A similar agreement between the Polytechnic University of the Philippines (PUP) and the DND that was signed in 1990 is also being advocated for termination by Duterte Youth Representative Ducielle Cardema.

=== Reactions and responses ===
President Rodrigo Duterte supported the DND's decision to abrogate the agreement according to a statement by Presidential Spokesperson Harry Roque. In an interview with CNN Philippines, Roque, a former UP law professor and human rights lawyer, replied to a tweet from UP professor Danilo Arao that questions his honor and excellence, by saying that he already asked the defense secretary and the UP president to settle down. When asked about his personal opinion about the decision, he said, "there's really no such thing when you are a presidential spokesperson."

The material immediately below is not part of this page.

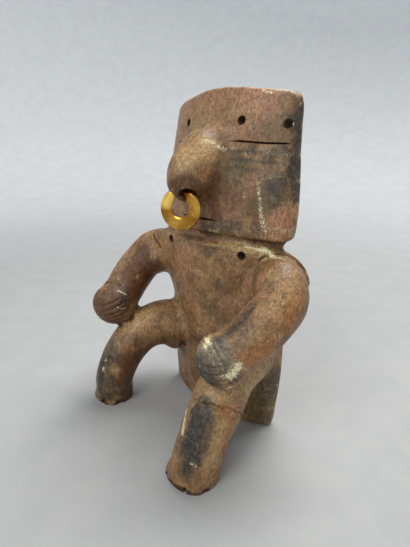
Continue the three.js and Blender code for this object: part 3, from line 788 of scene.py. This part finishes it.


# Stains on the clay, with painted shade and painted highlights among them. Each is a stroke from one place to
# another, with its reach in mm and its strength
stains = {
    "fireCloud": [
        ((57, 12, 247), (58.5, 12, 232), 7, 0.9), ((59.5, 10, 232), (61.5, 9, 206), 8, 1),
        ((61, 8, 206), (61.5, 7, 186), 10, 1), ((60, 9, 212), (46, -3, 209.5), 4.5, 0.7),
        ((62, 6, 196), (54, -1, 190), 9, 0.8), ((60, 3, 180), (52, -2, 178), 6, 0.5),
        ((8, -24, 158), (33, -19, 160), 7, 0.7), ((33, -19, 160), (50, -9, 160), 6, 0.5),
        ((60, -72, 56), (60, -80, 47), 8, 0.8), ((61, -80, 47), (63, -83, 33), 11, 1),
        ((63, -83, 33), (64, -88, 20), 8, 0.9), ((58, -80, 48), (60, -84, 30), 9, 1),
        # the first stroke here darkens the near hand's lower left: fire cloud and painted shade under the
        # hand
        ((60, -82, 84), (52, -70, 74), 8, 0.9), ((73, -42, 121), (68, -66, 105), 5, 0.75),
        ((62, -78, 54), (64, -84, 36), 9, 1), ((80, -53, 110), (74, -66, 101), 6, 0.45),
        ((-57, -80, 42), (-60, -85, 20), 8, 0.9), ((-60, -84, 20), (-62, -83, 5), 8, 0.9),
        ((-53, -74, 52), (-50, -79, 30), 7, 0.8), ((-50, -80, 30), (-52, -82, 8), 8, 0.8),
        # these two strokes along the near hand's underside: fire cloud and painted shade under the hand
        ((62, -84, 88), (72, -83, 80), 7, 0.8), ((56, -80, 77), (74, -80, 73), 6, 0.9),
        ((-55, -58, 98), (-50, -62, 92), 5, 0.7), ((-62, -72, 58), (-58, -80, 42), 6, 0.5),
        ((57, 2, 28), (60, 6, 45), 9, 0.5), ((22, -22, 137), (30, -19, 133), 6, 0.45),
        ((5, -27, 142), (18, -24, 143), 5, 0.4), ((-72, -56, 112), (-69, -40, 122), 6, 0.35),
        ((24, -18, 213), (57, 0, 211), 1.6, 0.75), ((28, -17, 207), (60, 0, 205), 2, 0.75),
        ((24, -17, 201), (50, -6, 200), 1.3, 0.6), ((-30, 8, 60), (-10, 4, 40), 20, 0.8),
        ((38, 12, 110), (44, 12, 128), 14, 0.7), ((-20, 12, 215), (10, 10, 232), 16, 0.8),
        ((-88, -20, 112), (-84, -36, 100), 9, 0.7),
    ],
    "redSlip": [
        ((-45, 0, 236), (40, -4, 246), 18, 0.75), ((10, -15, 225), (28, -12, 228), 10, 0.5),
        ((56, -3, 167), (62, 5, 172), 9, 0.9), ((30, -18, 176), (48, -9, 196), 9, 0.5),
        ((-12, -26, 136), (-22, -23, 118), 12, 0.8), ((48, -14, 123), (40, -19, 104), 7, 0.7),
        ((66, -30, 133), (60, -40, 122), 7, 0.5), ((-9, -23, 96), (5, -24, 84), 8, 0.5),
        ((-40, 12, 180), (20, 4, 160), 18, 0.8),
    ],
    "orangeGlow": [
        ((93, -23, 126), (92, -33, 112), 7, 0.9), ((88, -42, 101), (82, -58, 92), 8, 0.8),
        ((72, -62, 52), (74, -70, 30), 7, 0.9), ((-43, -62, 52), (-46, -70, 25), 7, 0.8),
        ((18, -33, 199), (19, -25, 191), 6, 0.7), ((62, 4, 172), (60, 0, 164), 6, 0.5),
        ((-57, -60, 68), (-40, -50, 66), 8, 0.3), ((28, -19, 128), (36, -17, 122), 7, 0.4),
        ((-40, 14, 110), (-50, 16, 90), 12, 0.6), ((20, 6, 30), (40, 10, 50), 12, 0.5),
    ],
    "buffWash": [
        ((5, -43, 210), (16, -30, 217), 10, 0.8), ((-30, -8, 216), (-10, -16, 222), 12, 0.5),
        ((70, -44, 62), (69, -28, 66), 9, 0.9), ((68, -57, 62), (58, -70, 60), 7, 0.8),
        # the second stroke here, along the torso's top front edge, is a painted highlight
        ((76, -26, 136), (86, -24, 131), 7, 0.3), ((24, -19, 149.5), (66, -8, 144), 4.5, 1.4),
        ((-41, -41, 78), (-52, -58, 70), 9, 0.6), ((74, -69, 46), (74, -76, 24), 7, 0.8),
        ((-20, -16, 236), (30, -14, 238), 14, 0.4), ((40, -16, 118), (30, -20, 100), 8, 0.3),
        ((-70, -46, 118), (-68, -31, 128), 7, 0.4), ((10, 5, 90), (-15, 4, 120), 16, 0.6),
    ],
    "oliveWash": [
        ((57, 5, 40), (54, -2, 15), 16, 0.9), ((85, -48, 100), (80, -60, 104), 10, 0.4),
        ((10, -24, 100), (20, -22, 88), 12, 0.5), ((55, -3, 222), (50, -3, 235), 9, 0.6),
        ((35, -17, 150), (20, -22, 146), 6, 0.5), ((-57, 5, 40), (-54, -2, 15), 16, 0.7),
        ((0, 5, 20), (-30, 8, 25), 14, 0.5), ((26, -18, 196), (50, -8, 186), 17, 0.8),
        ((-90, -30, 112), (-86, -44, 100), 9, 0.6), ((-66, -82, 44), (-70, -80, 12), 9, 0.9),
    ],
    "ashBloom": [
        ((64, -78, 92), (60, -76, 82), 13, 0.9), ((66, -71, 101), (78, -69, 88), 8, 0.9),
        ((-64, -84, 38), (-68, -82, 14), 6, 0.5), ((-70, -50, 116), (-74, -40, 120), 5, 0.4),
    ],
    # painted shade: dark umber on the far arm's inner side, the far hand, the far shin's inner side, under
    # the nose, under the jaw and between the legs; the broad stroke on the lower face is the clay's own
    # darker tone
    "umberShadeAndStain": [
        ((-67, -32, 124), (-60, -44, 113), 9, 1.1), ((-60, -44, 113), (-54, -58, 101), 10, 1.2),
        ((24, -18, 184), (44, -10, 172), 14, 0.5), ((15, -44, 193), (2, -49, 190), 5, 1.1),
        ((-51, -71, 97), (-62, -78, 88), 13, 1.2), ((-42, -65, 44), (-43, -70, 14), 8, 1.2),
        ((-60, -28, 118), (-57, -50, 100), 12, 1.1), ((-55, -62, 96), (-60, -72, 82), 14, 1.05),
        ((-66, -76, 90), (-76, -70, 84), 9, 0.8), ((-42, -60, 48), (-49, -62, 6), 10, 1.1),
        ((14, -36, 186), (4, -44, 182), 8, 1.1), ((20, -26, 192), (17, -24, 176), 7, 1.1),
        ((12, -44, 192), (19, -36, 190), 5, 1), ((16, -26, 178), (20, -24, 168), 6, 1),
        ((-8, -46, 186), (0, -45, 181), 6, 1), ((-30, -22, 60), (-45, -45, 52), 12, 0.6),
        ((2, -26, 152), (50, -8, 153), 3.5, 0.6), ((36, -18, 124), (30, -20, 112), 8, 0.5),
        ((60, -45, 78), (74, -30, 84), 8, 0.6), ((-10, -22, 60), (20, -20, 50), 16, 0.4),
    ],
    "creamCrust": [
        ((59, -70, 103), (63, -72, 101), 4.5, 0.95), ((84, -65, 91), (79, -68, 86), 5.5, 0.95),
        ((66, -74, 101), (79, -73, 91), 1.2, 0.55), ((69, -77, 98), (77, -77, 90), 1, 0.4),
        ((60, -66, 71), (76, -66, 77), 3.5, 0.8), ((12, -27, 218), (21, -17, 212), 3.5, 0.75),
        ((37, -14, 190), (38, -13.5, 172), 1.4, 0.55), ((45, -9, 194), (48, -8, 172), 2, 0.7),
        ((48, -8, 172), (51, -7, 160), 2.6, 0.8), ((33, -16, 189), (33, -16, 176), 1.2, 0.5),
        # the second stroke here, along the torso's top front edge, is a painted highlight
        ((50, -8, 162), (64, 1, 162), 2.2, 0.65), ((40, -15, 149), (54, -11, 148), 1.8, 1),
        ((46, -10, 194), (58, 0, 197), 1.8, 0.5), ((48, -6, 212), (58, 4, 210), 1.6, 0.4),
        ((45, -76, 47), (53, -83, 37), 2.4, 1), ((-56, -79, 44), (-56, -79, 43), 1.8, 1),
        ((-56, -81.5, 36), (-56, -81.5, 34), 2, 0.9), ((39, -0.5, 249.5), (44, 2, 248.5), 1.8, 0.9),
        # the first stroke here, along the torso's top edge near the shoulder, is a painted highlight
        ((52, -10, 148), (66, -7, 143), 3, 1.1), ((-51, -66, 88.6), (-50, -60, 88), 0.9, 0.9),
        ((-56, -62, 101), (-52, -58, 99), 1.8, 0.8), ((-58, -56, 106), (-66, -56, 106.5), 1.5, 0.6),
        ((88, -30, 124), (84, -38, 121), 2.5, 0.4), ((55, -12, 136), (64, -2, 139), 1.2, 0.5),
        ((63, -85, 22), (66, -84, 21), 1.5, 0.8), ((60, 9, 33), (60, 8, 36), 1.2, 0.9),
        ((-20, 10, 200), (-26, 11, 190), 3, 0.7), ((46, 15, 70), (50, 15, 60), 3.5, 0.7),
        ((-50, 15, 130), (-58, 17, 126), 3, 0.6),
    ],
}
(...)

Vice President Leni Robredo, on the other hand, denounced the decision and said that the decision was meant to silence the critics of the administration. On January 20, Senators Joel Villanueva, Sonny Angara, Nancy Binay, and Grace Poe filed a bill in the Senate to institutionalize the accord into Republic Act No. 9005, or the University of the Philippines Charter of 2008. Several lawmakers from both branches of Congress have also expressed their concerns and disagreements with the DND's decision.

UP President Danilo Concepcion said that the termination of the agreement was "totally unnecessary and unwarranted" and was made without consulting the UP administration. UP Student Regent Renee Co, meanwhile, called the decision "one of the [government's] worst attempts at destroying the institutional safeguards that UP students have fought to put in their struggle for their democratic rights."

On January 19, the UP held a rally to condemn the termination of the agreement. The hashtag #DefendUP trended on Twitter with some discussion focusing on the Duterte administration, stating that "this is another way of the administration to threaten and silence activists who have opposed President Duterte's several policies, especially on supposed red-tagging activities and on the COVID-19 pandemic response."